* [Exercise prompt]: What is needed is an exact copy of the lines from the one containing "0x1b1a1c, 0.35, 0.1));" to the one containing "for node in", both lines included, and no other lines.

____ Raw data

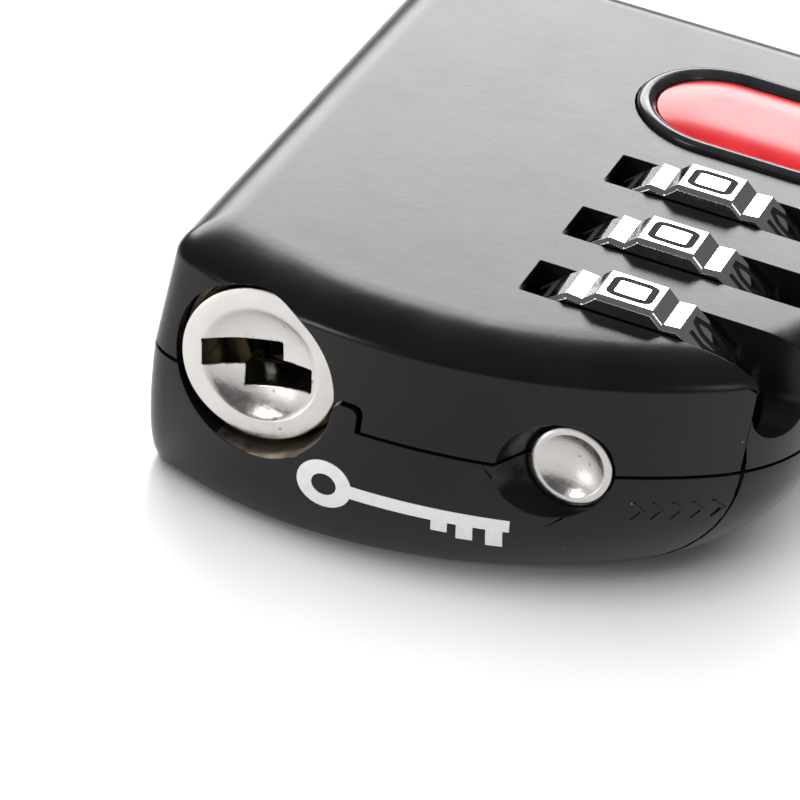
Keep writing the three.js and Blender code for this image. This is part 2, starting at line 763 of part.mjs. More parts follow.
const cylinder = new THREE.Group();
cylinder.position.set(plugX, 0, plugZ);
cylinder.add(meshOf('key_plug', plugSolid(), NICKEL, 0.3, 1));
waferY.forEach((_, i) => cylinder.add(meshOf(`wafer_${i + 1}`, waferSolid(i), BRASS, 0.4, 0.9)));
cylinder.add(meshOf('key_cam', camSolid(), ZINC, 0.5, 0.8));
cylinder.add(meshOf('cam_screw', camScrewSolid(), STEEL, 0.3, 1));
lock.add(cylinder);

lock.add(meshOf('badge_bezel', bezelSolid(), 0x1b1a1c, 0.35, 0.1));
lock.add(meshOf('badge_insert', insertSolid(), 0xa3141b, 0.15, 0.1));

export default lock;
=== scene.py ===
"""Luggage combination padlock: its covers, dials, key plug, button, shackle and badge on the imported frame."""

import math

import bmesh
import bpy
from mathutils import Matrix, Vector


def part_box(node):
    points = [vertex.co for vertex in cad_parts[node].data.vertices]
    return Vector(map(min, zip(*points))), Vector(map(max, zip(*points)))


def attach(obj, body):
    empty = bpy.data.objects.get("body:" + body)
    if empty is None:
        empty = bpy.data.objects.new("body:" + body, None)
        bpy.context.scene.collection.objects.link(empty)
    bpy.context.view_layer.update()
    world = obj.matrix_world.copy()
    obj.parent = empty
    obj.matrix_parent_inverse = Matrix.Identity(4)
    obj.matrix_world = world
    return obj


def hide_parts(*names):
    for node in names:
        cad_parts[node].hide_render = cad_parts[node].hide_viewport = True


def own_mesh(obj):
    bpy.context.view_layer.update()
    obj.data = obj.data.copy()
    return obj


bl_info = {
    "name": "Luggage combination padlock",
    "version": (1, 0, 0),
    "blender": (4, 5, 0),
    "location": "View3D > Sidebar > Padlock",
    "description": "Builds the padlock's pieces and finishes on its packed frame",
    "category": "Object",
}

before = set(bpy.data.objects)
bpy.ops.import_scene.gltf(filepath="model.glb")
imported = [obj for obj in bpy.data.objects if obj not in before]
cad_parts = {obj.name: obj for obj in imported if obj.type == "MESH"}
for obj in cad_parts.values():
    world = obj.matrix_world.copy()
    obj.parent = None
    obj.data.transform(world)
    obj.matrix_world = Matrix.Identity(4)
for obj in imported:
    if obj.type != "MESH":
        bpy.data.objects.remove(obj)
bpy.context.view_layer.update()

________

* [Exercise response]:
lock.add(meshOf('badge_bezel', bezelSolid(), 0x1b1a1c, 0.35, 0.1));
lock.add(meshOf('badge_insert', insertSolid(), 0xa3141b, 0.15, 0.1));

export default lock;
=== scene.py ===
"""Luggage combination padlock: its covers, dials, key plug, button, shackle and badge on the imported frame."""

import math

import bmesh
import bpy
from mathutils import Matrix, Vector


def part_box(node):
    points = [vertex.co for vertex in cad_parts[node].data.vertices]
    return Vector(map(min, zip(*points))), Vector(map(max, zip(*points)))


def attach(obj, body):
    empty = bpy.data.objects.get("body:" + body)
    if empty is None:
        empty = bpy.data.objects.new("body:" + body, None)
        bpy.context.scene.collection.objects.link(empty)
    bpy.context.view_layer.update()
    world = obj.matrix_world.copy()
    obj.parent = empty
    obj.matrix_parent_inverse = Matrix.Identity(4)
    obj.matrix_world = world
    return obj


def hide_parts(*names):
    for node in names:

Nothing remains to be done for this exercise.